La même source indique que cette catégorie de plus de 60 ans vit principalement dans des grandes villes, de sorte que le vieillissement en milieu urbain est supérieur à celui en milieu rural.
D’où le fait que la mise en œuvre de stratégies visant à supprimer tout élément physique empêchant une bonne circulation dans tout espace, qu’il soit collectif ou privé, ait été prioritaire dans les grandes villes et montre déjà des résultats.
« Des progrès ont été réalisés, notamment dans les bâtiments publics : hôpitaux, centres culturels et de loisirs, qui ont supprimé les obstacles dès la construction même du bâtiment », souligne la Dr Iris Menendez Cuesta.
Les bâtiments conçus pour le tourisme répondent également à ces normes. « Dans tous les systèmes d’hébergement, les obstacles ont été éliminés, car cela était exigé dès la conception du projet et dans l’exécution de l’ouvrage. Néanmoins, il reste encore beaucoup à faire, surtout dans les zones urbaines » conclut la spécialiste de l’IPF.
GAGNER EN CULTURE
Selon l’Étude sur le vieillissement de la population, à partir du recensement de la population et des logements de 2012, Cuba est l’un des pays au plus haut taux de vieillissement démographique de la région.

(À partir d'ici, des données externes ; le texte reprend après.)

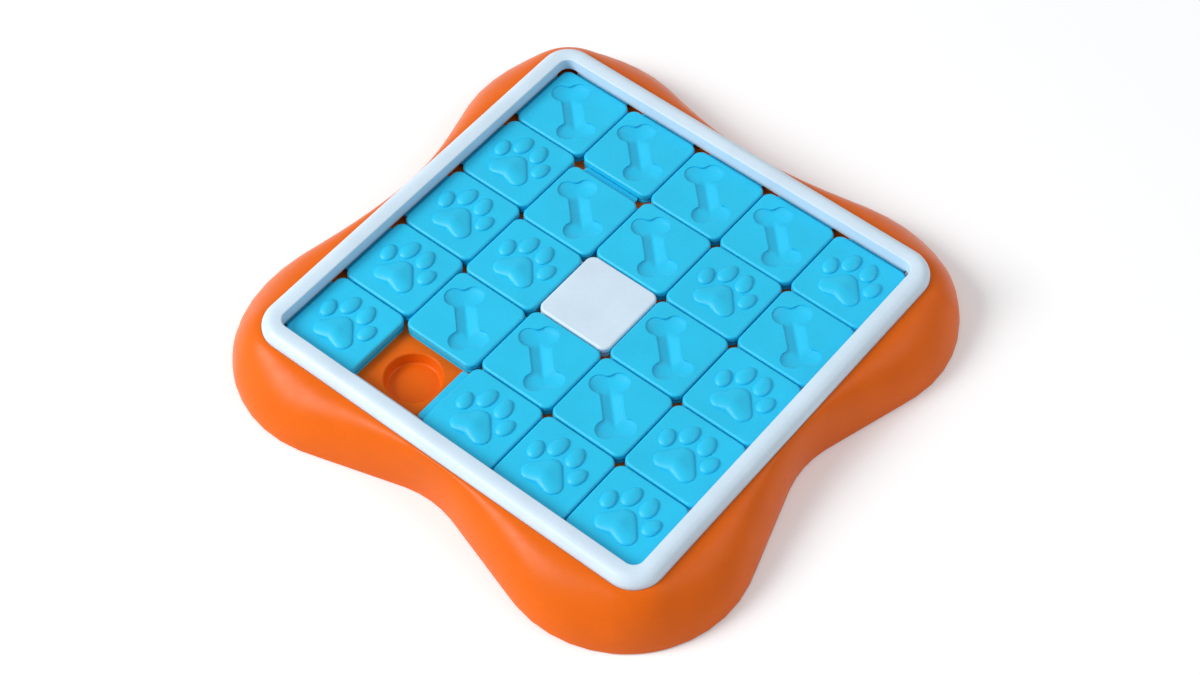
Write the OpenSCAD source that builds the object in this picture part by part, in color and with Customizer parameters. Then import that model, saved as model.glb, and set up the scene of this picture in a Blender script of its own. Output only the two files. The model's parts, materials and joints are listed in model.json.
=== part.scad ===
// Sliding-tile treat puzzle for a dog.
// A lobed tray carries a grid of treat cups. A slide frame holds tongue-and-groove tiles over
// them, with one place left empty, so that the tiles can be pushed about to reach the treats.
// Axes: +Z is up, the floor is z = 0, the origin is under the middle of the board, tile columns
// count along +X and tile rows count along -Y. All sizes are in millimetres.

/* [Board] */
// Distance between the middles of neighbouring tiles
pitch = 50; // [48:0.5:54]
// Gap between neighbouring tiles
tile_gap = 0.8; // [0.6:0.1:1.2]
// Height of the tile tops above the floor
tile_top = 30.5; // [29.5:0.5:33]
// How far the three middle tiles of column 1 are pushed toward the empty place
column_push = 5; // [0:0.5:8]

/* [Tiles] */
// Corner radius of a tile, seen from above
tile_corner = 5.5; // [4.5:0.5:6]
// Rounding of a tile's top edge
tile_edge = 1.6; // [0.8:0.1:2.2]
// Thickness of a tile's cap
cap_thick = 4.1; // [3.6:0.1:4.6]
// Thickness of a tongue
tongue_thick = 1.3; // [1:0.1:1.6]
// How far a tongue reaches beyond its tile's edge
tongue_reach = 5.6; // [4.5:0.1:5.8]
// Thickness of the flange under the grooves
flange_thick = 1.4; // [1.2:0.1:1.8]
// Running clearance of a tongue in a groove, and of a tile over the deck
slide_clearance = 0.3; // [0.25:0.05:0.4]
// Depth of the bone recess
bone_depth = 2.2; // [1.6:0.1:2.4]
// Height of the paw pads above the tile
paw_height = 1.8; // [1.2:0.1:2.2]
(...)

Ce phénomène présente des particularités : d’une part, du point de vue statistique, il est comparable avec celui des pays les plus développées et, d’autre part, cela s’est passé en moins de 50 ans, plutôt rapidement si l’on sait qu’en Europe il a fallu attendre deux siècles pour atteindre un taux de vieillissement élevé.

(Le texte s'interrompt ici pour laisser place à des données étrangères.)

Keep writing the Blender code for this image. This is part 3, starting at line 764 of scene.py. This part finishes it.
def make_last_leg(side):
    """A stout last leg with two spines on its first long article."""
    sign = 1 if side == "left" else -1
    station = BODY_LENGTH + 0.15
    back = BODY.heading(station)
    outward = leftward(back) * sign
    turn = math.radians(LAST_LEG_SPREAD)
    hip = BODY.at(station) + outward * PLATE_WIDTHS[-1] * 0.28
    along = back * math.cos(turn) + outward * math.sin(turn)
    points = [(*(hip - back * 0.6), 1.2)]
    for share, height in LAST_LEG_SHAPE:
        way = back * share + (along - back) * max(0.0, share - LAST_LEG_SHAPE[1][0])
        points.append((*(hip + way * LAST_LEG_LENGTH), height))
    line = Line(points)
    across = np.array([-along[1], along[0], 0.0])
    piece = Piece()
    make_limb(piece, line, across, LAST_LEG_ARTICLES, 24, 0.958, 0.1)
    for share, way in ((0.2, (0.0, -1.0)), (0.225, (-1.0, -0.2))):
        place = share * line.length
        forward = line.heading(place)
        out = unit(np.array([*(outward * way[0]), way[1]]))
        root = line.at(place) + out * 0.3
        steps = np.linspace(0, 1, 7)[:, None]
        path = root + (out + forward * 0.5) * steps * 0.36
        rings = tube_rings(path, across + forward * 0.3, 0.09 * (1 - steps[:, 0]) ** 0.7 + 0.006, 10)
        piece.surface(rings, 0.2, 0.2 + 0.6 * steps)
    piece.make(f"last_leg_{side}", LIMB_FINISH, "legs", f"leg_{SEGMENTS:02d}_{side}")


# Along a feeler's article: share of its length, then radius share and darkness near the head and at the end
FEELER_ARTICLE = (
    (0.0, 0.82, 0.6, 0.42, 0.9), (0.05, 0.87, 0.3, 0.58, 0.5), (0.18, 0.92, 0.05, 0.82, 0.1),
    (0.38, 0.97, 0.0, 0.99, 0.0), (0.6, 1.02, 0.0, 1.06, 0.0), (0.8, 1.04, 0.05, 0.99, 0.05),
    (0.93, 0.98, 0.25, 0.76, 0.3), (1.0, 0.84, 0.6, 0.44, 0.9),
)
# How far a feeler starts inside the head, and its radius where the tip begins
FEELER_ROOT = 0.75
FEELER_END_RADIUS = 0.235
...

Cette nouvelle réalité représente un véritable défi à l’heure d’élaborer les plans d’aménagement urbanistique, car les villes les plus importantes du pays ont été fondées il y a environ 500 ans et n’ont pas été conçues en fonction d’une population âgée comme celle qui les habite aujourd’hui.
La volonté de l’État de faciliter la mobilité et l’accessibilité urbaine dans les lieux publics et les espaces verts ne se limite pas aux règlementations urbanistiques ni aux villes. Peu à peu, elle s’étend à des espaces conçus pour accueillir aussi bien les jeux des enfants et des adolescents que les moments de détente des personnes âgées.